Please pardon my terminology when describing our border situation. I don’t know how else to refer to our brethren from south of the border.
Likewise at my my relations parish. In mine, it is the custom to stand as soon as the priest says “Pray brethren” or “Pray, brothers and sisters”. I was HIGHLY embarrassed when I followed this and was the only person standing in the congregation at my relations parish. To make matters worse, my uncle likes to sit at the front.:o
Hey, don’t feel bad. At my old parish, I would purposely sit up front and stand at the Orate Frates and motion the folks behind me to do likewise. I think Father finally got the message.
What was so weird was that my diocese paid for my former pastor and I to go to a liturgical conference where the new GIRM had been discussed (this was 2003) and while I took all of the notes and went to the training, he never made a serious presentation to the priests back home.
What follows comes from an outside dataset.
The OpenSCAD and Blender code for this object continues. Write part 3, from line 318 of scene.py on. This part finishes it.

AARGH!
I am a bit of a “stickler” when it comes to this part of the Mass. It seems that I am the only one in the pews who actually follows along with the Order of the Mass and remains seated while the celebrant says, “Pray, brethren, that my sacrifice and yours may be acceptable to God, the almighty Father.” I am currently out of the country and do not have access to my Daily Roman Missal, although I know it was in the previous English translation and continues to be so in the revised translation. Tomorrow (or Sunday) take the time to look at that part of the Mass in the missal your parish provides. I plainly states to sit from the preparation of the gifts to the END of "Pray, brethren ..."
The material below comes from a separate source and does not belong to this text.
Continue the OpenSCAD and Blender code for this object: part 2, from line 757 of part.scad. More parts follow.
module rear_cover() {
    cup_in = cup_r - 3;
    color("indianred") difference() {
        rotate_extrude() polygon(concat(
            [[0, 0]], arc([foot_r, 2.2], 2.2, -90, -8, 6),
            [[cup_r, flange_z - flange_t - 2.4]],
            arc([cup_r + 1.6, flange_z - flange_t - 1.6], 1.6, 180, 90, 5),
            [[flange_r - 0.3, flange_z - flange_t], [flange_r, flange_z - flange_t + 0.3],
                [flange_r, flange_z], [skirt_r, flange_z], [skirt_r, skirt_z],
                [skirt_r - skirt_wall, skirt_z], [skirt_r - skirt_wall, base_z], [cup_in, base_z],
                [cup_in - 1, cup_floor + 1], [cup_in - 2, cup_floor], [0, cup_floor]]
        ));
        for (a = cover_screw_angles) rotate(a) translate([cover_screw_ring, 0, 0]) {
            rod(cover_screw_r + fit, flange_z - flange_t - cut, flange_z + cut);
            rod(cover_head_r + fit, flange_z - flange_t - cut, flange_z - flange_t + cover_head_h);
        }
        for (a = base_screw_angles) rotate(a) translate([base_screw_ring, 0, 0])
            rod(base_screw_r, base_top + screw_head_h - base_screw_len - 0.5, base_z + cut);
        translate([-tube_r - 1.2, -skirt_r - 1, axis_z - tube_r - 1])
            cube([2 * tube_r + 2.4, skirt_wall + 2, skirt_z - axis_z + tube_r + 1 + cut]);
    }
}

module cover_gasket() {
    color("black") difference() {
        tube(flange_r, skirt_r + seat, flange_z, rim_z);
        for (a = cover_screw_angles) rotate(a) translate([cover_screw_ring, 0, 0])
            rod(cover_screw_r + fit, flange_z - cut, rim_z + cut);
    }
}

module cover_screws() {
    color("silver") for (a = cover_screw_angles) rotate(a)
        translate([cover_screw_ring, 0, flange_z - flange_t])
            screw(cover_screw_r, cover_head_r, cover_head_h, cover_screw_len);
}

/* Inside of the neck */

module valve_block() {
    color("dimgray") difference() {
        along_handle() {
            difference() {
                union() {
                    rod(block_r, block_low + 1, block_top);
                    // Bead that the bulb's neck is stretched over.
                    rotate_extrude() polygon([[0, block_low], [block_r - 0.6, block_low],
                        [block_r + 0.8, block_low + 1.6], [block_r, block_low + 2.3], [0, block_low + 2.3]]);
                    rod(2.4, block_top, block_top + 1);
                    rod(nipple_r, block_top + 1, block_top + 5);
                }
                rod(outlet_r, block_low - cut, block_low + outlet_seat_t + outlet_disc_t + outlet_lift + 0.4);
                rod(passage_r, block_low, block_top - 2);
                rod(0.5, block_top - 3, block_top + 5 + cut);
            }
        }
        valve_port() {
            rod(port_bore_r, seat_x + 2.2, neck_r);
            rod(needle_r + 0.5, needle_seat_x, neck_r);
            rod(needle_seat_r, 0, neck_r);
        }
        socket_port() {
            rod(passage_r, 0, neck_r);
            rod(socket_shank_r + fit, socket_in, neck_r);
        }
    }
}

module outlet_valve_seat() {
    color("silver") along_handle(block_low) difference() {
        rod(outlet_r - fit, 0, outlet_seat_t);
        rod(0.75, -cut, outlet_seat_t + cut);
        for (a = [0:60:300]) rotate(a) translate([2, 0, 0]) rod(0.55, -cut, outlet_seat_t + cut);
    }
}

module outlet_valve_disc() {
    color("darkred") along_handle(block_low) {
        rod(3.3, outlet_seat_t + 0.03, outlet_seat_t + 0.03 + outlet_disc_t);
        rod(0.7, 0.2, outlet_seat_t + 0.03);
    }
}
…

In Canada, “Celebrate In Song” is clear on this one:
Standing at the middle of the altar, facing the people, extending and then joining his hands, he (the priest) says:*
"Pray, brethren (brothers and sisters),
that my sacrifice and yours
may be acceptable to God,
the Almighty Father.**
The people rise and reply:
“May the Lord…”
In my parish it seems that everyone is on their feet before they begin replying. Of course I’ve only gone to Mass on Saturday so I have no idea how things are working out on Sundays.